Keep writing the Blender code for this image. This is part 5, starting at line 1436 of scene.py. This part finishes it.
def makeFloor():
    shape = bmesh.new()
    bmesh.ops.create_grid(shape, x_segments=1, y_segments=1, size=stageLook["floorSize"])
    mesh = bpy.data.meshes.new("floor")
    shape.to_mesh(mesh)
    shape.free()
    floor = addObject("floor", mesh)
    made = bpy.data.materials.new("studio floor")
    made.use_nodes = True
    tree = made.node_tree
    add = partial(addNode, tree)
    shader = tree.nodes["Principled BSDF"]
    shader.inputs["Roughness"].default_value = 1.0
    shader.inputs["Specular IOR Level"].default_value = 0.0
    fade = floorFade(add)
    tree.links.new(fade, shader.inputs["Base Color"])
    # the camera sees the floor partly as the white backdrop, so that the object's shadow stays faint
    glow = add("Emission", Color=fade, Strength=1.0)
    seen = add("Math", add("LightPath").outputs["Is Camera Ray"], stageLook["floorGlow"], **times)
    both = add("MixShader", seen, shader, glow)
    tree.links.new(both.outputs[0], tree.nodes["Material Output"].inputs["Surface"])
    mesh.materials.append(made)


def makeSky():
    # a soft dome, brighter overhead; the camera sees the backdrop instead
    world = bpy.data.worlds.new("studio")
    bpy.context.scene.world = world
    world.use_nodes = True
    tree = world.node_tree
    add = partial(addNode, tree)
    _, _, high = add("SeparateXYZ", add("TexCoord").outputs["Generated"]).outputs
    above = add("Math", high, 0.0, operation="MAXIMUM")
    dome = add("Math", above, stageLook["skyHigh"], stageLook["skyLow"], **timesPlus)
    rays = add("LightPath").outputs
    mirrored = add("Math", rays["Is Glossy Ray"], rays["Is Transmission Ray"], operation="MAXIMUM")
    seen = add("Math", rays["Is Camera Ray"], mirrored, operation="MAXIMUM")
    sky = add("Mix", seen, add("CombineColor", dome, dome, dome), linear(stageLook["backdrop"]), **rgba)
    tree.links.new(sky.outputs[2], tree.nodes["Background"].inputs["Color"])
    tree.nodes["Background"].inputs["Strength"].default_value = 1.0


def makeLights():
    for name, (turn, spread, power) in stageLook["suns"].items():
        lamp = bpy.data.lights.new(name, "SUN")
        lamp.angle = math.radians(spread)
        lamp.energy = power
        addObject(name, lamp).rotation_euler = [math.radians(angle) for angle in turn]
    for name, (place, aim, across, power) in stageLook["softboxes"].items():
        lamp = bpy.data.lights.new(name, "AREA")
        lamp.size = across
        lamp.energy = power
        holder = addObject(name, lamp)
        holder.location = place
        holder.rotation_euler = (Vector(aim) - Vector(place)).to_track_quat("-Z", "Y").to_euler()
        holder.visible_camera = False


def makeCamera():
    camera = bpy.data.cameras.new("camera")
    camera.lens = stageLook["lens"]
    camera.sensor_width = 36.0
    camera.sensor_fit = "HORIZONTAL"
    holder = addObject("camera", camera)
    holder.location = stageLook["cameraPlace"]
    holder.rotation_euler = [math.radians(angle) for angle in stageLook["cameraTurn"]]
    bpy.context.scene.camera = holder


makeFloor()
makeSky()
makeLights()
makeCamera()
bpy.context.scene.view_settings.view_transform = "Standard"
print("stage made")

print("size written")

○ ○ ○ ○

- [SHORT PROBLEM] Copy out each line exactly.

- [SOLUTION TO THE PROBLEM]
Keep writing the Blender code for this image. This is part 5, starting at line 1436 of scene.py. This part finishes it.
def makeFloor():
    shape = bmesh.new()
    bmesh.ops.create_grid(shape, x_segments=1, y_segments=1, size=stageLook["floorSize"])
    mesh = bpy.data.meshes.new("floor")
    shape.to_mesh(mesh)
    shape.free()
    floor = addObject("floor", mesh)
    made = bpy.data.materials.new("studio floor")
    made.use_nodes = True
    tree = made.node_tree
    add = partial(addNode, tree)
    shader = tree.nodes["Principled BSDF"]
    shader.inputs["Roughness"].default_value = 1.0
    shader.inputs["Specular IOR Level"].default_value = 0.0
    fade = floorFade(add)
    tree.links.new(fade, shader.inputs["Base Color"])
    # the camera sees the floor partly as the white backdrop, so that the object's shadow stays faint
    glow = add("Emission", Color=fade, Strength=1.0)
    seen = add("Math", add("LightPath").outputs["Is Camera Ray"], stageLook["floorGlow"], **times)
    both = add("MixShader", seen, shader, glow)
    tree.links.new(both.outputs[0], tree.nodes["Material Output"].inputs["Surface"])
    mesh.materials.append(made)


def makeSky():
    # a soft dome, brighter overhead; the camera sees the backdrop instead
    world = bpy.data.worlds.new("studio")
    bpy.context.scene.world = world
    world.use_nodes = True
    tree = world.node_tree
    add = partial(addNode, tree)
    _, _, high = add("SeparateXYZ", add("TexCoord").outputs["Generated"]).outputs
    above = add("Math", high, 0.0, operation="MAXIMUM")
    dome = add("Math", above, stageLook["skyHigh"], stageLook["skyLow"], **timesPlus)
    rays = add("LightPath").outputs
    mirrored = add("Math", rays["Is Glossy Ray"], rays["Is Transmission Ray"], operation="MAXIMUM")
    seen = add("Math", rays["Is Camera Ray"], mirrored, operation="MAXIMUM")
    sky = add("Mix", seen, add("CombineColor", dome, dome, dome), linear(stageLook["backdrop"]), **rgba)
    tree.links.new(sky.outputs[2], tree.nodes["Background"].inputs["Color"])
    tree.nodes["Background"].inputs["Strength"].default_value = 1.0


def makeLights():
    for name, (turn, spread, power) in stageLook["suns"].items():
        lamp = bpy.data.lights.new(name, "SUN")
        lamp.angle = math.radians(spread)
        lamp.energy = power
        addObject(name, lamp).rotation_euler = [math.radians(angle) for angle in turn]
    for name, (place, aim, across, power) in stageLook["softboxes"].items():
        lamp = bpy.data.lights.new(name, "AREA")
        lamp.size = across
        lamp.energy = power
        holder = addObject(name, lamp)
        holder.location = place
        holder.rotation_euler = (Vector(aim) - Vector(place)).to_track_quat("-Z", "Y").to_euler()
        holder.visible_camera = False


def makeCamera():
    camera = bpy.data.cameras.new("camera")
    camera.lens = stageLook["lens"]
    camera.sensor_width = 36.0
    camera.sensor_fit = "HORIZONTAL"
    holder = addObject("camera", camera)
    holder.location = stageLook["cameraPlace"]
    holder.rotation_euler = [math.radians(angle) for angle in stageLook["cameraTurn"]]
    bpy.context.scene.camera = holder


makeFloor()
makeSky()
makeLights()
makeCamera()
bpy.context.scene.view_settings.view_transform = "Standard"
print("stage made")

print("size written")